### WHAT YOU HAVE TO DO
Search the records below for the word "else". Pull out each line that has it.

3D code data
-----
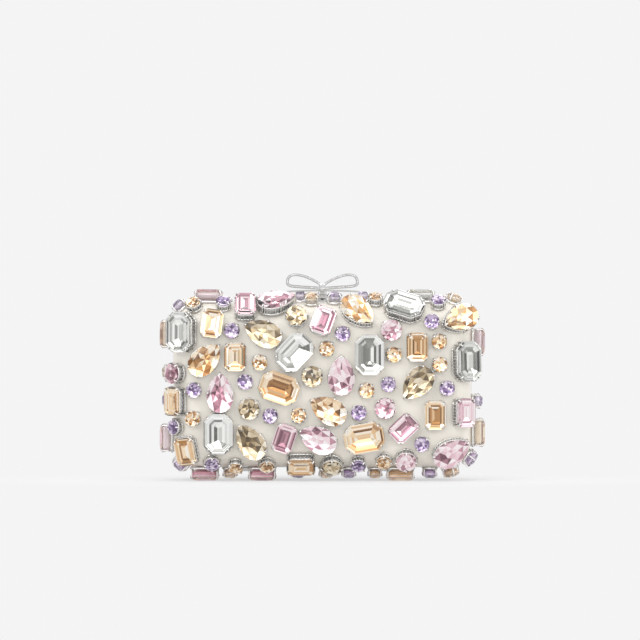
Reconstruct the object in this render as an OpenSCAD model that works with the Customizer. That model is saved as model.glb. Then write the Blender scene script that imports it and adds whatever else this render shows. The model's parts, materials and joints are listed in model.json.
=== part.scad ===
// Box clutch: two jewelled metal shells, hinged below, held by a bow clasp on top.
// Millimetres. X runs across the front, Y from front to back, Z up.
// X = 0 is the middle, Y = 0 the seam between the halves, Z = 0 the surface it stands on.

/* [Case] */
// Width of the two shells
case_w = 164; // [158:1:176]
// Height of the two shells
case_h = 90.5; // [88:0.5:100]
// Depth of one half, from the seam to its front or back face
half_depth = 24; // [23:0.5:30]
// Radius of the four corners, seen from the front
corner_r = 16; // [14:0.5:20]
// Radius of the rounded edge round each face
edge_r = 12; // [10:0.5:13]
// Thickness of the shell
wall = 1.6; // [1.2:0.1:2]
// Thickness of the lining trays
lining_t = 0.8; // [0.6:0.1:1.2]

/* [Frames] */
// Width of the metal band at the seam, on each half
band_w = 2; // [1.6:0.1:2.6]
// How far the band stands out from the shell
band_proud = 0.4; // [0.2:0.1:0.6]
// Thickness of the flange that the shell is pressed on
flange_t = 1.2; // [1:0.1:1.6]
// Depth of that flange behind the band
flange_depth = 5; // [3:0.5:7]
// How far the locating lip of the back frame reaches into the front one
lip_reach = 1.5; // [1:0.1:2]
// Thickness of the locating lip
lip_t = 0.8; // [0.6:0.1:1]

/* [Hinges] */
// Distance of each hinge from the middle
hinge_x = 38; // [32:1:44]
// Length of one hinge
hinge_len = 14; // [12:0.5:18]
// Radius of the knuckles
knuckle_r = 1.5; // [1.3:0.05:1.6]
// Radius of the hinge pin
hinge_pin_r = 0.65; // [0.5:0.05:0.8]
// How far the hinge axis lies below the shells
hinge_drop = 1.2; // [1:0.1:1.4]
// Thickness of the hinge leaves
leaf_t = 0.8; // [0.6:0.1:1]
// Height of a leaf above its knuckles
leaf_h = 1.6; // [1.4:0.1:1.8]
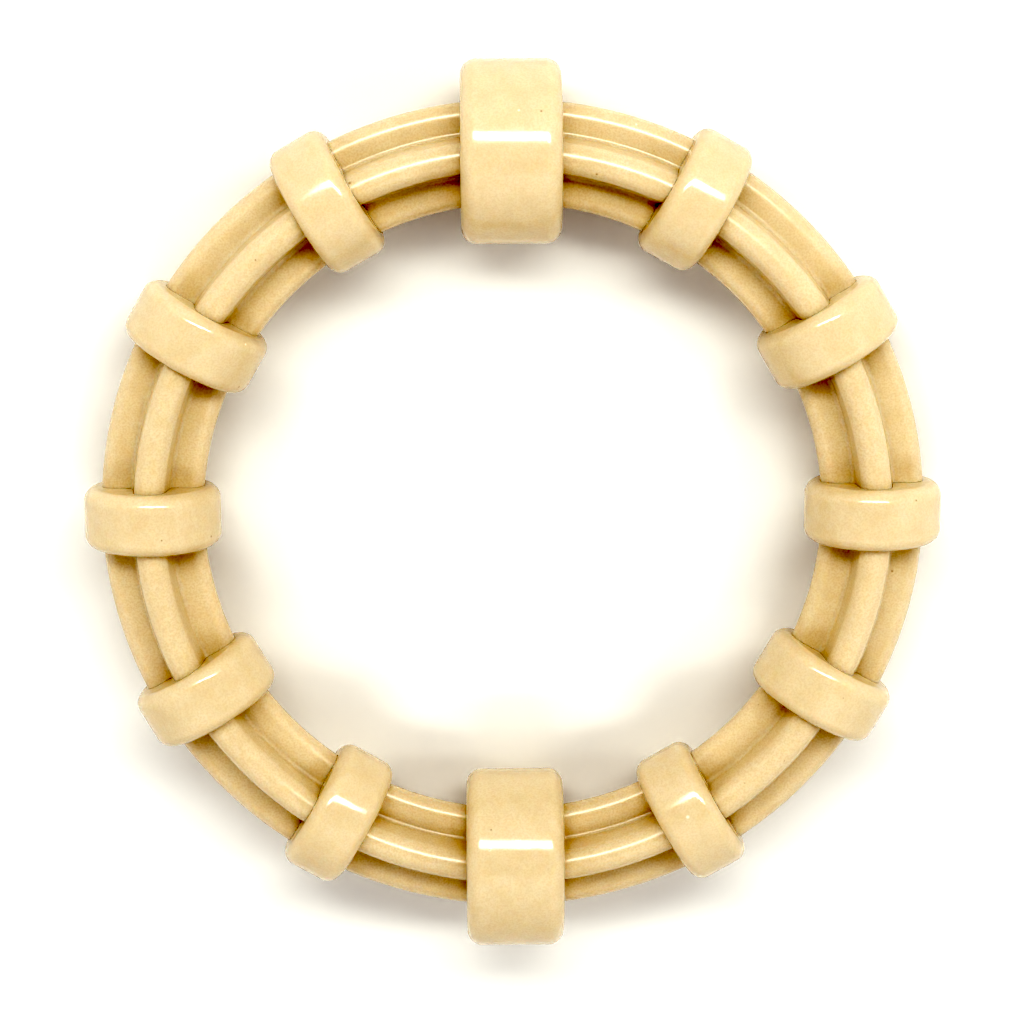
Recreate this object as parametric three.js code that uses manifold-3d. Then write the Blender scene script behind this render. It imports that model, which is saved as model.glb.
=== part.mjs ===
// Dog teething ring, in millimetres.
// It lies flat: +Z is the axis of the ring, and the origin is at its centre. A core with four ribs runs all
// the way round, made as two equal half rings. Their ends meet at +Y and -Y, inside two wide collars, and
// five narrow collars sit evenly on each half between them.

import * as THREE from 'three';
import { mergeVertices } from 'three/addons/utils/BufferGeometryUtils.js';
import Module from 'manifold-3d';

// Ring and pattern
const ringRadius = 60; // ring axis to the centre line of the core
const narrowPerHalf = 5; // narrow collars on each half of the core

// Core section, a plus sign of two side ribs and two face ribs
const sideRibReach = 8.5; // centre line to the tip of a side rib
const sideRibThickness = 4.7; // its tip is fully round
const faceRibHeight = 8.5; // centre line to the crown of a face rib
const faceRibTopWidth = 4.6; // between the flanks, measured at the crown
const faceRibRootWidth = 6.2; // between the flanks, measured at the side rib
const faceRibCrownRadius = 2.45; // rounding on both edges of the crown
const faceRibRootRadius = 0.85; // fillet between a flank and the side rib

// Narrow collars
const narrowRadius = 11.3;
const narrowWidth = 10.1;
const narrowRimRadius = 2.2;

// Wide collars
const wideRadius = 15;
const wideWidth = 16.4;
const wideRimRadius = 2.6;

// Joint between the two halves of the core
const spigotRadius = 2.2;
const spigotLength = 6;
const spigotRootDepth = 2; // how far the spigot is rooted in its own half

// Fits
const boreClearance = 0.3; // collar bore to the core, all round
const jointClearance = 0.3; // between the halves' end faces, round the spigot and past its tip

// Facets
const stepsPerPitch = 5; // steps of the core from one collar to the next
const tipSteps = 3; // steps in a quarter turn of a side rib's tip
const crownSteps = 3; // steps in the rounding of a face rib's crown
const rootSteps = 2; // steps in the fillet at a face rib's root
const rimSteps = 3; // steps in a collar's rounded rim
const narrowSides = 24; // a multiple of four, so that flats face up, down, in and out
const wideSides = 32; // a multiple of four
const spigotSides = 16;

const pitchAngle = Math.PI / (narrowPerHalf + 1);
const ringSteps = 2 * (narrowPerHalf + 1) * stepsPerPitch;

const wasm = await Module();
wasm.setup();

// A closed geometry as a solid that can be cut and joined
function toSolid(geometry) {
  const bare = geometry.clone();
  bare.deleteAttribute('normal');
  bare.deleteAttribute('uv');
  const merged = mergeVertices(bare);
  const vertProperties = new Float32Array(merged.attributes.position.array);
  const triVerts = new Uint32Array(merged.index.array);
  return new wasm.Manifold(new wasm.Mesh({ numProp: 3, vertProperties, triVerts }));
}

// A solid as a geometry with flat facets
function toGeometry(solid) {
  const mesh = solid.getMesh();
  const indexed = new THREE.BufferGeometry();
  indexed.setAttribute('position', new THREE.BufferAttribute(new Float32Array(mesh.vertProperties), 3));
  indexed.setIndex(new THREE.BufferAttribute(new Uint32Array(mesh.triVerts), 1));
  const geometry = indexed.toNonIndexed();
  geometry.computeVertexNormals();
  return geometry;
}

// Points of an arc round a centre, with both ends
function arc(centreX, centreY, radius, startAngle, endAngle, steps) {
  const points = [];
  for (let i = 0; i <= steps; i++) {
    const angle = startAngle + ((endAngle - startAngle) * i) / steps;
    const x = centreX + radius * Math.cos(angle);
    points.push(new THREE.Vector2(x, centreY + radius * Math.sin(angle)));
  }
  return points;
}

// A corner of an outline, rounded to a radius that touches both of its edges
function roundedCorner(before, corner, after, radius, steps) {
  const toBefore = before.clone().sub(corner).normalize();
  const toAfter = after.clone().sub(corner).normalize();
  const halfAngle = Math.acos(toBefore.dot(toAfter)) / 2;
  const middle = toBefore.clone().add(toAfter).normalize();
  const centre = middle.multiplyScalar(radius / Math.sin(halfAngle)).add(corner);
  const reach = radius / Math.tan(halfAngle);
  const start = toBefore.multiplyScalar(reach).add(corner).sub(centre);
  const end = toAfter.multiplyScalar(reach).add(corner).sub(centre);
  const startAngle = start.angle();
  const turn = Math.atan2(start.cross(end), start.dot(end));
  return arc(centre.x, centre.y, radius, startAngle, startAngle + turn, steps);
}

// One quarter of the core's section, from the side rib's tip to the face rib's crown.
// x is outwards from the centre line and y is up. The section grows by an even margin for a bore.
function quarterSection(margin) {
  const draft = Math.atan2((faceRibRootWidth - faceRibTopWidth) / 2, faceRibHeight - sideRibThickness / 2);
  const flankShift = margin * (1 / Math.cos(draft) - Math.tan(draft));
  const flatY = sideRibThickness / 2 + margin;
  const crownY = faceRibHeight + margin;
  const tip = new THREE.Vector2(sideRibReach + margin, flatY);
  const root = new THREE.Vector2(faceRibRootWidth / 2 + flankShift, flatY);
  const crown = new THREE.Vector2(faceRibTopWidth / 2 + flankShift, crownY);
  const middle = new THREE.Vector2(0, crownY);
  return [
    ...arc(tip.x - flatY, 0, flatY, 0, Math.PI / 2, tipSteps),
    ...roundedCorner(tip, root, crown, faceRibRootRadius - margin, rootSteps),
    ...roundedCorner(root, crown, middle, faceRibCrownRadius + margin, crownSteps),
  ];
}

// The whole section about the centre line: the quarter, turned over into the other three
function coreSection(margin) {
  const quarter = quarterSection(margin);
  const upper = [...quarter, ...quarter.map((p) => new THREE.Vector2(-p.x, p.y)).reverse()];
  const lower = upper.slice(1, -1).map((p) => new THREE.Vector2(p.x, -p.y));
  return [...upper, ...lower.reverse()];
}

// The section carried all the way round the ring's axis
function ringSolid(margin) {
  const profile = coreSection(margin).map((p) => new THREE.Vector2(ringRadius + p.x, p.y));
  profile.push(profile[0].clone());
  const ring = new THREE.LatheGeometry(profile, ringSteps);
  ring.rotateX(Math.PI / 2);
  return toSolid(ring);
}

// A round bar along X, on the core's centre line at the given y
function barSolid(radius, fromX, toX, y) {
  const bar = new THREE.CylinderGeometry(radius, radius, toX - fromX, spigotSides);
  bar.rotateZ(Math.PI / 2);
  bar.translate((fromX + toX) / 2, y, 0);
  return toSolid(bar);
}

// The half of the core on the +X side: a spigot at +Y and a socket at -Y
function coreHalf() {
  const faceX = jointClearance / 2;
  const reach = ringRadius + sideRibReach + faceRibHeight;
  const keep = new THREE.BoxGeometry(reach, 2 * reach, 2 * reach);
  keep.translate(faceX + reach / 2, 0, 0);
  const half = ringSolid(0).intersect(toSolid(keep));
  const spigot = barSolid(spigotRadius, faceX - spigotLength, faceX + spigotRootDepth, ringRadius);
  const otherTip = spigotLength - faceX; // how far the other half's spigot reaches into this one
  const socket = barSolid(spigotRadius + jointClearance, -faceX, otherTip + jointClearance, -ringRadius);
  return toGeometry(half.add(spigot).subtract(socket));
}

// A collar with its middle at the origin and its axis along Y, the ring's centre being at -X.
// Its flats stand at the given radius, and its bore follows the core round the ring.
function collar(radius, width, rimRadius, sides) {
  const halfWidth = width / 2;
  const flatRadius = radius - rimRadius;
  const lowerRim = arc(flatRadius, rimRadius - halfWidth, rimRadius, -Math.PI / 2, 0, rimSteps);
  const upperRim = arc(flatRadius, halfWidth - rimRadius, rimRadius, 0, Math.PI / 2, rimSteps);
  const ends = [new THREE.Vector2(0, -halfWidth), new THREE.Vector2(0, halfWidth)];
  const profile = [ends[0], ...lowerRim, ...upperRim, ends[1]];
  const cornerScale = 1 / Math.cos(Math.PI / sides);
  const body = new THREE.LatheGeometry(profile, sides, Math.PI / sides);
  body.scale(cornerScale, 1, cornerScale);
  const bore = ringSolid(boreClearance).translate([-ringRadius, 0, 0]);
  return toGeometry(toSolid(body).subtract(bore));
}

// A mesh in moulded cream nylon
function piece(name, geometry) {
  const finish = new THREE.MeshStandardMaterial({ color: '#f0dfb4', roughness: 0.22, metalness: 0 });
  const mesh = new THREE.Mesh(geometry, finish);
  mesh.name = name;
  return mesh;
}

const teethingRing = new THREE.Group();

const coreHalfGeometry = coreHalf();
const coreHalfRight = piece('core_half_right', coreHalfGeometry);
const coreHalfLeft = piece('core_half_left', coreHalfGeometry);
coreHalfLeft.rotation.z = Math.PI;
teethingRing.add(coreHalfRight, coreHalfLeft);

// A collar threaded on the core, at a clockwise angle from the top of the ring
function threaded(name, geometry, clockwise) {
  const angle = Math.PI / 2 - clockwise;
  const mesh = piece(name, geometry);
  mesh.position.set(ringRadius * Math.cos(angle), ringRadius * Math.sin(angle), 0);
  mesh.rotation.z = angle;
  return mesh;
}

const wideGeometry = collar(wideRadius, wideWidth, wideRimRadius, wideSides);
teethingRing.add(threaded('wide_collar_top', wideGeometry, 0));
teethingRing.add(threaded('wide_collar_bottom', wideGeometry, Math.PI));

const narrowGeometry = collar(narrowRadius, narrowWidth, narrowRimRadius, narrowSides);
for (let i = 0; i < 2 * narrowPerHalf; i++) {
  const onLeft = i >= narrowPerHalf;
  const clockwise = (i + 1) * pitchAngle + (onLeft ? pitchAngle : 0);
  const name = `narrow_collar_${String(i + 1).padStart(2, '0')}`;
  teethingRing.add(threaded(name, narrowGeometry, clockwise));
}

export default teethingRing;
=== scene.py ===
# Dog teething ring: two ribbed half rings of cream nylon, with ten narrow and two wide collars on them.
# Pieces are modelled in millimetres, in the CAD frame, and scaled to metres once they are done.

import math

import bmesh
import bpy
from mathutils import Matrix, Vector
from mathutils.bvhtree import BVHTree


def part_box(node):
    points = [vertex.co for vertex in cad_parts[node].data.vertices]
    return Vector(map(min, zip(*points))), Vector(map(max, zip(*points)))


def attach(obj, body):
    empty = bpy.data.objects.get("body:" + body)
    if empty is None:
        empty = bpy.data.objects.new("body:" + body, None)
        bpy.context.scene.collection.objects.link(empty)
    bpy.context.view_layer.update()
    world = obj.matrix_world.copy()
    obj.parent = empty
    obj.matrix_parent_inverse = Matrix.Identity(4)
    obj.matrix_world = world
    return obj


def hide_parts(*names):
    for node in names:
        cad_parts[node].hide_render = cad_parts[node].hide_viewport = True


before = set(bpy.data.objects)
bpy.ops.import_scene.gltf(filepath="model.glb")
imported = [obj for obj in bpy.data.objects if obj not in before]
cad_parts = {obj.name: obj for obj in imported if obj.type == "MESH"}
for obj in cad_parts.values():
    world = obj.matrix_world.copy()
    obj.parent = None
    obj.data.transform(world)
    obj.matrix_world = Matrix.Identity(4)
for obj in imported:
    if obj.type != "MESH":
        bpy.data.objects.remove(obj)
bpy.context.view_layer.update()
print("teething ring: frame loaded")

mm = 0.001
origin = Vector((0, 0, 0))


# Sizes that the frame already holds, in millimetres

def boxInMm(node):
    low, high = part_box(node)
    return low / mm, high / mm


def middleOf(node):
    low, high = boxInMm(node)
    return (low + high) / 2


def sizeOf(node):
    low, high = boxInMm(node)
    return high - low


ringRadius = middleOf("wide_collar_top").y  # ring axis to the core's centre line
coreReach = boxInMm("core_half_right")[1].x - ringRadius
coreHeight = boxInMm("core_half_right")[1].z
tableHeight = boxInMm("wide_collar_top")[0].z  # the wide collars reach lowest


# Cream nylon

def linear(hexColour):
    # sRGB hex to the linear colour that a shader takes
    channels = [int(hexColour[i:i + 2], 16) / 255 for i in (1, 3, 5)]
    return [c / 12.92 if c <= 0.04045 else ((c + 0.055) / 1.055) ** 2.4 for c in channels] + [1]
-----
### CORRECT ANSWER
Reconstruct the object in this render as an OpenSCAD model that works with the Customizer. That model is saved as model.glb. Then write the Blender scene script that imports it and adds whatever else this render shows. The model's parts, materials and joints are listed in model.json.
    return [c / 12.92 if c <= 0.04045 else ((c + 0.055) / 1.055) ** 2.4 for c in channels] + [1]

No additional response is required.